This morning I was meditating on Ephesians 3:14-19. I was praying through these words for my family, for our simplechurches family, and especially for the Friesen family in Zambia. To many of us, the words are familiar by now:
14 For this reason I kneel before the Father, 15 from whom every family in heaven and on earth derives its name. 16 I pray that out of his glorious riches he may strengthen you with power through his Spirit in your inner being, 17 so that Christ may dwell in your hearts through faith. And I pray that you, being rooted and established in love, 18 may have power, together with all the Lord’s holy people, to grasp how wide and long and high and deep is the love of Christ, 19 and to know this love that surpasses knowledge—that you may be filled to the measure of all the fullness of God.
Reviewing them is like looking back over a favourite photo album (do we still have those?). The words are like a big, comforting drink of something familiar; something that is deeply satisfying.
“he may strengthen you with power”
“being rooted and established in love.”
“how wide and long and high and deep is the love of Christ”
Yes. Yes and Amen.
But today when I read these words I came across a phrase that I’d never before noticed: “and to know this love that surpasses knowledge.”
Do you see the play on words there? “Know” and “knowledge”. But do you also see why it might have stood out to me this morning? Let me make it plain by asking the obvious question: how do you know something that surpasses knowledge?

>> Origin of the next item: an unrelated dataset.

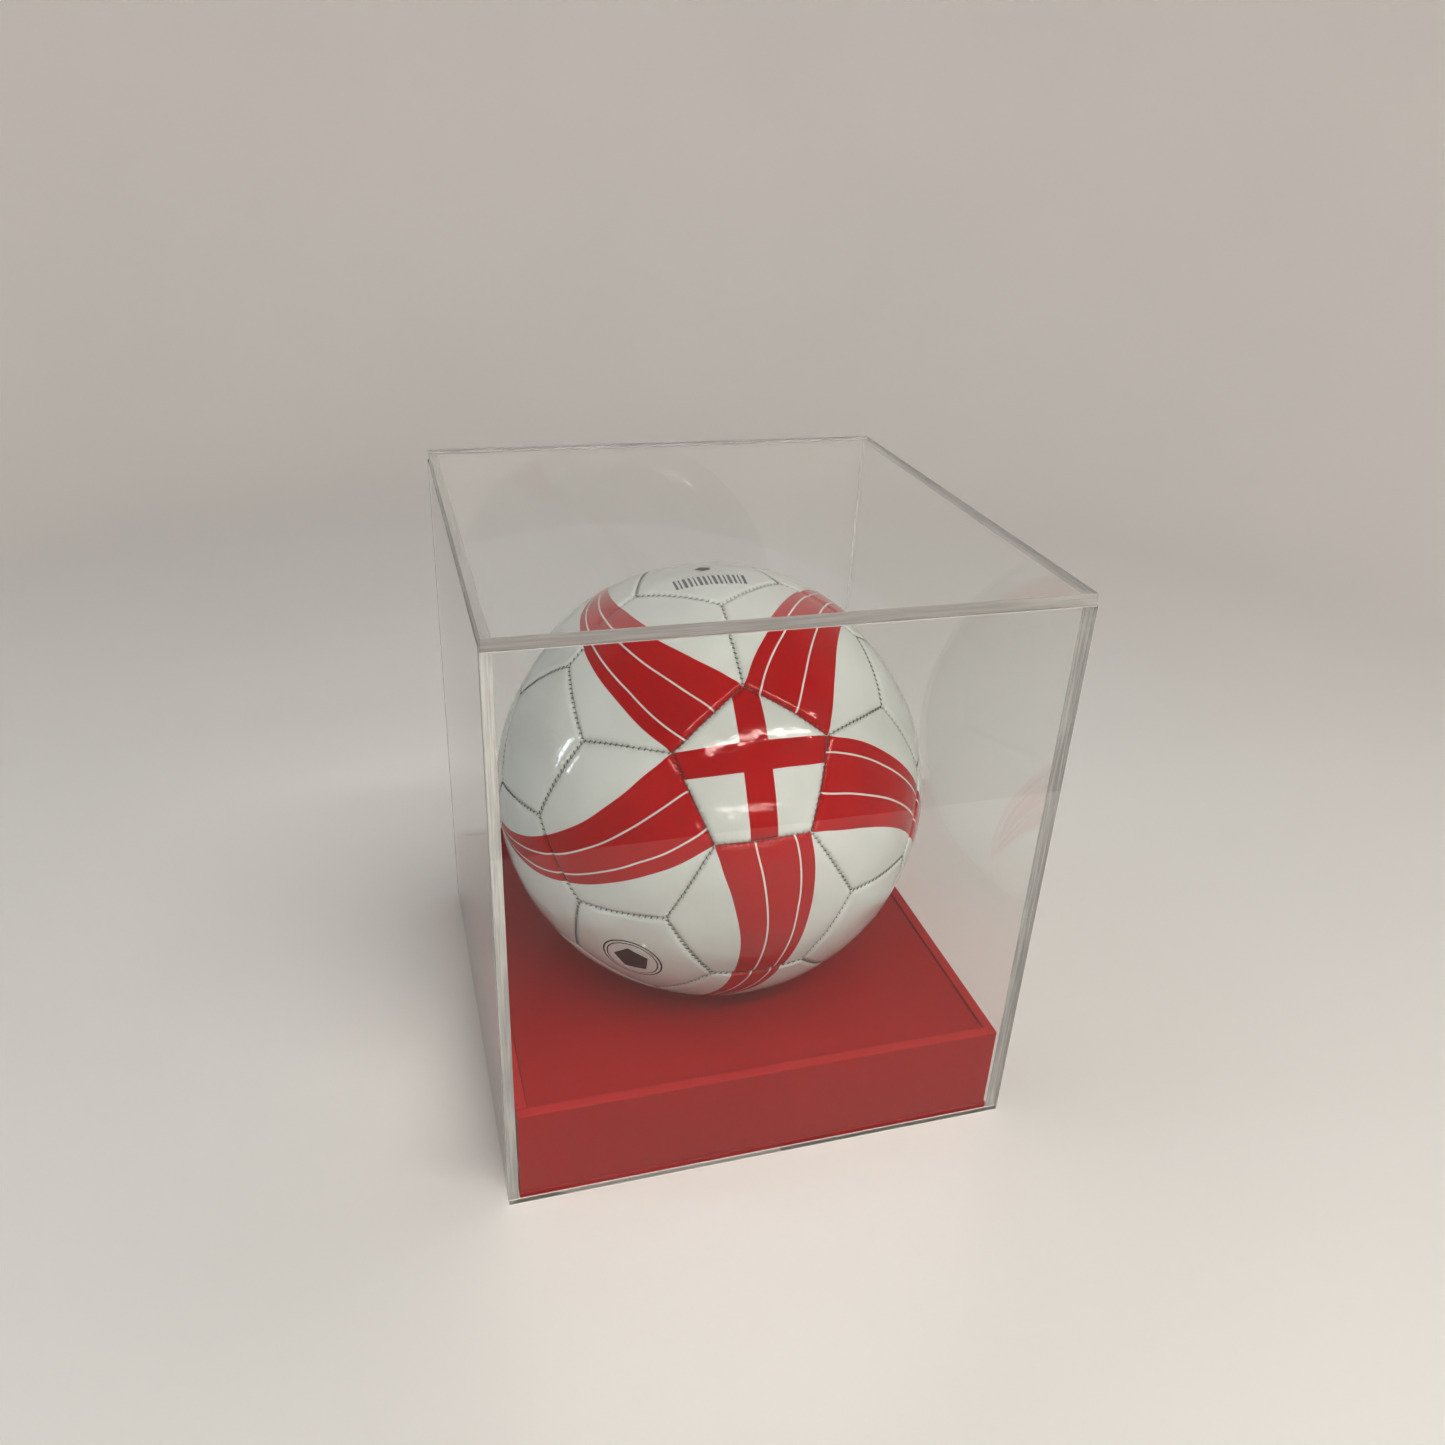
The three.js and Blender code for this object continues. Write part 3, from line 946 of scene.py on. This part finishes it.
def build_valve(material, hole):
    """A rubber plug with a raised rim, a dished face and a needle hole, turned about its own axis."""
    top = ball.radius - 0.45 * MM
    bore, wall = 0.9 * MM, hole - 0.25 * MM
    root = ball.radius - 17 * MM
    bulb = 1.35 * wall  # the wider part inside the bladder
    profile = [(0.0, root), (wall, root), (bulb, root + 2.5 * MM), (bulb, root + 12.5 * MM),
               (wall, root + 13.0 * MM), (wall, top - 0.5 * MM), (wall - 0.15 * MM, top - 0.15 * MM),
               (wall - 0.5 * MM, top), (wall - 0.9 * MM, top - 0.1 * MM), (wall - 1.3 * MM, top - 0.35 * MM),
               (bore + 0.5 * MM, top - 0.3 * MM), (bore + 0.15 * MM, top - 0.4 * MM), (bore, top - 0.7 * MM),
               (bore * 0.9, top - 11 * MM), (0.0, top - 11.5 * MM)]
    out = CENTRES[VALVE]
    beside = unit(np.cross(out, (0.0, 1.0, 0.0)))
    third = np.cross(out, beside)
    sides = 48
    positions, faces, rings = [], [], []
    for radius, height in profile:
        if radius == 0.0:
            rings.append([len(positions)] * sides)
            positions.append(out * height)
            continue
        rings.append([len(positions) + k for k in range(sides)])
        for k in range(sides):
            turn = math.tau * k / sides
            positions.append(out * height + radius * (beside * math.cos(turn) + third * math.sin(turn)))
    for lower, upper in zip(rings, rings[1:]):
        for k in range(sides):
            j = (k + 1) % sides
            corners = [lower[k], lower[j], upper[j], upper[k]]
            faces.append(tuple(dict.fromkeys(corners)))  # a triangle where a ring is one point
    return make_piece("valve_plug", ball.to_frame(np.array(positions)), faces, [material], "ball",
                      ["ball_valve"])


def build_ball():
    skins = [  # in the order WHITE, RED, BLACK, GREY
        glossy_print("ball_white", (0.50, 0.52, 0.50), (0.45, 0.465, 0.445)),
        glossy_print("ball_red", (0.34, 0.002, 0.004), (0.29, 0.002, 0.003)),
        glossy_print("ball_black", (0.015, 0.014, 0.016), (0.03, 0.03, 0.03)),
        glossy_print("ball_grey", (0.42, 0.42, 0.40), (0.37, 0.37, 0.35)),
    ]
    rubber = rubber_material()
    valve_hole = 4.0 * MM  # radius
    for number, (corners, pentagon) in enumerate(panel_outlines(), 1):
        build_panel(Panel(corners, pentagon), number, skins, valve_hole if pentagon == VALVE else None)
    build_thread(thread_material())
    build_valve(rubber, valve_hole)
    bladder = NODES["ball_bladder"].data.materials
    bladder.clear()
    bladder.append(rubber)


# ----------------------------------------------------------------------------------------------------
# Floor, backdrop, lights and camera

def pale_surface():
    """A pale surface, satin under the case and matt farther out."""
    made, tree = new_material("pale_surface")
    place = add_node(tree, "TexCoord").outputs["Object"]
    away = add_node(tree, "VectorMath", {"operation": "LENGTH"}, Vector=place).outputs["Value"]
    tone = mixed_colour(tree, ramp(tree, away, 0.35, 1.15, 0.0, 1.0), (0.94, 0.93, 0.91), (0.95, 0.92, 0.895))
    cloud = noise_of(tree, 0.25, 2.0)
    uneven = mixed_colour(tree, ramp(tree, cloud, 0.0, 1.0, 0.0, 0.1), tone, (0.7, 0.7, 0.7))
    satin = add_node(tree, "BsdfPrincipled", Base_Color=uneven,
                     Roughness=ramp(tree, cloud, 0.0, 1.0, 0.25, 0.35))
    matt = add_node(tree, "BsdfDiffuse", Color=uneven)
    finish_with(tree, mixed_shader(tree, ramp(tree, away, 0.26, 0.38, 0.0, 1.0), satin.outputs["BSDF"],
                                   matt.outputs["BSDF"]))
    return made


def build_stage():
    """A round floor that curves up into a wall on every side."""
    floor_radius, bend, wall = 0.95, 0.45, 1.5
    floor_rings, bend_rings, sides = 12, 16, 96
    profile = [(floor_radius * k / floor_rings, 0.0) for k in range(floor_rings + 1)]  # radius and height
    profile += [(floor_radius + bend * math.sin(a), bend * (1 - math.cos(a)))
                for a in (k * math.pi / 2 / bend_rings for k in range(1, bend_rings + 1))]
    profile.append((floor_radius + bend, wall))
    positions = [(0.0, 0.0, 0.0)]
    for radius, height in profile[1:]:
        turns = [math.tau * k / sides for k in range(sides)]
        positions += [(radius * math.cos(turn), radius * math.sin(turn), height) for turn in turns]
    faces = [(0, 1 + k, 1 + (k + 1) % sides) for k in range(sides)]
    for ring in range(len(profile) - 2):
        start = 1 + ring * sides
        for k in range(sides):
            j = (k + 1) % sides
            faces.append((start + k, start + sides + k, start + sides + j, start + j))
    mesh = bpy.data.meshes.new("stage")
    mesh.from_pydata(positions, [], faces)
    mesh.materials.append(pale_surface())
    mesh.polygons.foreach_set("use_smooth", [True] * len(mesh.polygons))
    stage = bpy.data.objects.new("stage", mesh)
    bpy.context.scene.collection.objects.link(stage)


AIM_POINT = Vector((0, 0, 0.14))  # all lamps point at the case's middle


def softbox(name, azimuth, elevation, distance, size, power, colour, roll=0.0):
    """A soft lamp. Azimuth 0 is in front of the case, and 90 to its right. Roll lifts its right end."""
    lamp = bpy.data.lights.new(name, "AREA")
    lamp.shape = "RECTANGLE"
    lamp.size, lamp.size_y = size
    lamp.energy = power
    lamp.color = colour
    holder = bpy.data.objects.new(name, lamp)
    a, e = math.radians(azimuth), math.radians(elevation)
    way = Vector((math.sin(a) * math.cos(e), -math.cos(a) * math.cos(e), math.sin(e)))
    holder.location = AIM_POINT + way * distance
    aim = way.to_track_quat("Z", "Y") @ Quaternion((0, 0, 1), math.radians(roll))
    holder.rotation_euler = aim.to_euler()
    holder.visible_camera = False
    bpy.context.scene.collection.objects.link(holder)
    return holder


def build_flag():
    """A black card seen only in reflections: it lies in front of the case and stands up behind the camera."""
    reach = 1.0
    profile = [(-0.40, 0.004), (-1.0, 0.004), (-1.1, 0.1), (-1.1, 1.4)]  # y and height
    corners = [(x, y, z) for y, z in profile for x in (-reach, reach)]
    faces = [(k, k + 1, k + 3, k + 2) for k in range(0, len(corners) - 2, 2)]
    mesh = bpy.data.meshes.new("flag")
    mesh.from_pydata(corners, [], faces)
    card, tree = new_material("flag")
    cloth = noise_of(tree, 0.01)
    tone = mixed_colour(tree, cloth, (0.01, 0.01, 0.01), (0.02, 0.02, 0.02))
    finish_with(tree, add_node(tree, "BsdfPrincipled", Base_Color=tone, Roughness=1.0).outputs["BSDF"])
    mesh.materials.append(card)
    flag = bpy.data.objects.new("flag", mesh)
    bpy.context.scene.collection.objects.link(flag)
    flag.visible_camera = flag.visible_diffuse = flag.visible_shadow = flag.visible_transmission = False


def build_lights():
    daylight, warm, cool, blue = (1.0, 0.96, 0.90), (1.0, 0.95, 0.86), (0.78, 0.9, 1.0), (0.86, 0.93, 1.0)
    softbox("window_high", 19, 50, 1.25, (1.4, 0.08), 5.4, daylight, roll=-8)
    softbox("window_low", 0, 14.3, 1.05, (0.54, 0.024), 0.9, daylight)
    softbox("window_left", -98, 14, 1.2, (0.05, 0.34), 0.7, blue)
    # Weak square fills that no reflection shows.
    fills = (("front_fill", 50, 35, 0.9, 0.5, warm), ("left_fill", -85, 30, 0.8, 0.3, cool),
             ("back_fill", 170, 35, 0.9, 0.5, cool), ("overhead", 0, 88, 1.5, 0.5, warm))
    fill_distance = 1.5
    for name, azimuth, elevation, side, power, colour in fills:
        fill = softbox(name, azimuth, elevation, fill_distance, (side, side), power, colour)
        fill.visible_glossy = False
    world = bpy.data.worlds.new("studio")
    bpy.context.scene.world = world
    world.use_nodes = True
    sky = world.node_tree.nodes["Background"].inputs
    sky["Color"].default_value = (0.93, 0.96, 1.0, 1)
    sky["Strength"].default_value = 0.125
    world.cycles_visibility.glossy = False


def build_camera():
    """A hand-held view from the front left, looking down on the case."""
    place = Vector((-0.1582, -0.5190, 0.4600))
    azimuth, elevation, roll = (math.radians(d) for d in (17.56, -27.76, 2.86))
    lens = bpy.data.cameras.new("camera")
    lens.lens = 30.0
    lens.sensor_width = 36.0
    lens.clip_start = 0.01
    holder = bpy.data.objects.new("camera", lens)
    turn = (Matrix.Rotation(-azimuth, 4, "Z") @ Matrix.Rotation(math.pi / 2 + elevation, 4, "X")
            @ Matrix.Rotation(roll, 4, "Z"))
    holder.matrix_world = Matrix.Translation(place) @ turn
    bpy.context.scene.collection.objects.link(holder)
    bpy.context.scene.camera = holder


build_camera()
build_case()
build_ball()
build_stage()
build_flag()
build_lights()
bpy.context.scene.view_settings.view_transform = "Standard"
bpy.context.scene.view_settings.look = "High Contrast"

There’s a brain bender. At first read it doesn’t make sense. How do we know something that is unknowable? Let’s think about it for a moment.

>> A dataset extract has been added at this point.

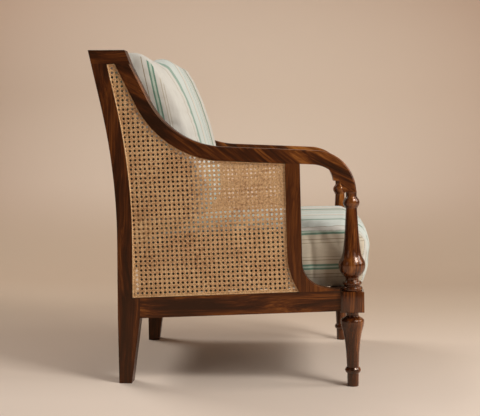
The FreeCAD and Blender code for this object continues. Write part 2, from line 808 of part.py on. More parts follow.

Knowledge is the business of our mind. It’s what our brains are designed to do. They are the gatherer, categorizer and storer of our knowledge. But the apostle says here that this love surpasses our knowledge. In other words, as great as our minds are, this love sits beyond their capacity. Which means then that if we are are to know it, if we are to know this love, then we have to rely on something more than our brains.
Paul doesn’t say this, but I think what he has in mind here is the soul. The soul is the place of our being that sits outside of knowledge. There is no test that tells us of the soul, nothing that can prove it’s existence. It sits outside of knowledge - at least from an empirical sense. And yet as far back as archeology has taken us, it’s clear that humans have been grasping, trying, yearning to put words around it’s existence. They’ve known it was there.

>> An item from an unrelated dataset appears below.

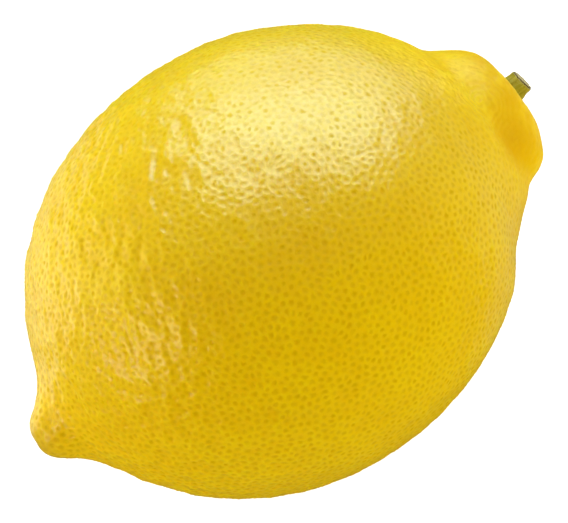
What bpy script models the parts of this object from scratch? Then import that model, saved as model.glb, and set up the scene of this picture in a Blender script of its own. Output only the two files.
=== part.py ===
"""A whole lemon lying on its side: the fruit, the five-lobed calyx in the hollow at its stem end, and the cut stub of stem.

Axes: +X runs along the fruit to the stem, +Z is up, and the resting flat lies on z = 0 with the origin at its middle.
Lengths below are in millimetres and the mesh is built in metres.
"""

import math

import bmesh
import bpy
import numpy as np

MM = 0.001

# Half outline of the fruit as (distance along the axis, radius), from the hollow round the stem to the nipple.
OUTLINE = [
    (37.5, 0.0), (37.6, 2.0), (38.05, 3.6), (38.8, 4.8), (39.2, 5.7), (39.1, 6.6), (38.5, 7.65),
    (37.3, 8.9), (36.0, 9.95), (34.6, 10.85), (33.2, 11.75), (31.9, 13.3), (30.4, 15.1), (28.9, 16.75),
    (27.4, 18.35), (24.9, 21.15), (20.8, 24.55), (16.6, 27.0), (11.2, 29.2), (5.6, 30.45), (-1.2, 30.95),
    (-8.1, 30.4), (-13.6, 29.08), (-17.8, 27.5), (-21.9, 25.28), (-26.0, 22.3), (-28.8, 19.7), (-31.5, 16.4),
    (-33.0, 14.25), (-34.4, 11.7), (-35.8, 8.9), (-37.0, 6.75), (-38.3, 5.25), (-39.7, 4.25), (-41.0, 3.25),
    (-42.0, 1.9), (-42.4, 0.0),
]  # fmt: skip

# Departure from a round section, as a share of the radius: (share, waves round the fruit, phase in degrees).
SECTION_WAVES = [(-0.0085, 0, 0), (0.0085, 2, 0), (0.0035, 3, 90), (0.002, 5, -90)]

# Lobes and furrows of the collar round the stem: (height mm, azimuth deg, width deg). Azimuth 0 is +Y, 90 is up.
COLLAR_LOBES = [
    (0.05, 85, 30), (0.25, 140, 22), (0.35, 175, 24), (-0.25, 34, 14), (0.25, 8, 22),
    (-0.5, 215, 18), (0.35, 250, 22), (-0.45, 290, 17), (0.2, 325, 18),
]  # fmt: skip
COLLAR_AT, COLLAR_WIDTH = 13.0, 6.5

# Broad swells and hollows of the skin: (polar angle deg, azimuth deg, height, spread along, spread round), mm.
SWELLS = [
    (32.4, 0, 0.8, 5.0, 11.0), (22.0, 180, 0.6, 2.4, 7.0), (36.1, 180, -0.35, 3.5, 10.0), (19.0, 180, -0.1, 1.0, 5.0),
    (16.8, 119, -0.75, 2.4, 3.0), (16.2, 180, 1.22, 2.4, 6.5), (16.2, 0, -0.55, 2.6, 6.0), (179.5, 0, -0.3, 0.75, 0.75),
    (16.5, 64, 0.45, 2.4, 3.0), (169.5, 190, 0.32, 3.6, 3.5), (9.5, 62, -0.22, 1.3, 3.0), (14.0, 45, 0.45, 2.0, 4.0),
    (21.5, 38, -0.2, 2.2, 4.0), (165.5, 32, -0.22, 3.0, 4.0),
    (52, 60, 0.18, 7, 8), (70, 120, -0.16, 8, 7), (88, 45, 0.15, 9, 8), (104, 100, 0.16, 8, 7), (122, 55, -0.15, 8, 8),
    (140, 110, 0.16, 6, 7), (60, 230, 0.18, 8, 8), (84, 300, 0.15, 8, 9), (112, 235, -0.15, 8, 7), (136, 300, 0.16, 7, 7),
]  # fmt: skip

SIDE_BOW = 0.85  # the middle of the body stands this far to +Y of the line through both ends
NIPPLE_SIDE = 0.6  # the nipple falls back by this much to -Y
NIPPLE_LIFT = 0.117  # and leans up by this much for each mm past its neck

REST_AT = (-0.8, 0.9)  # middle of the resting flat, under the centre of gravity
REST_DEPTH = 0.3  # how much the skin is flattened there

AROUND = 64  # points round the fruit
FINE_STEP, COARSE_STEP = 0.85, 2.7  # spacing of the rings, at the ends and over the body
FINE_TO, FINE_FROM = 24.0, 160.0  # polar angles between which the rings are coarse

GAP = 0.34  # clearance between the fruit, the calyx and the stub

CALYX_HOLE = 2.55
CALYX_NOTCH, CALYX_TIP = 3.35, 4.85  # radius between the lobes and at their tips
CALYX_LOBES = 5
CALYX_TURN = 24.0
CALYX_THICK, CALYX_EDGE = 0.95, 0.28
CALYX_AROUND = 80

STUB_FOOT = (37.95, 0.47)  # (along the axis, side) of the middle of its foot
STUB_TOP = (42.2, 0.9)  # and of the middle of the cut
STUB_RADII = (2.16, 2.14, 2.06, 1.95, 1.82, 1.72, 1.68)
STUB_CUT_TILT = 18.5  # the cut leans by this much, its upper edge nearer the fruit
STUB_RIBS, STUB_RIB_HEIGHT = 9, 0.05
STUB_AROUND = 36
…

And it's here, I think, that the apostle is inviting us to go. He’s saying to us that this love is beyond knowledge, beyond the business of the mind, and so in order to understand it we need to do so from the place in us that also sits beyond knowledge. That’s the soul. The deep of us, calling out to the deep of him. The apostle is praying for our souls. That we wouldn’t just cognitively understand that Christ loves us, but rather, that in the deepest part of our being, the part that is also beyond knowledge, that there way down in that place, we would know. That our souls would connect with the one who is Spirit and that in this place we would know of the love of Christ. A love that surpasses knowledge.
The greatest commandment in the Bible is that we would love God with all our heart, mind and soul. It seems to me that what Paul is praying here is that while we are loving him with our soul we might know from that same place that it is him who first loved us.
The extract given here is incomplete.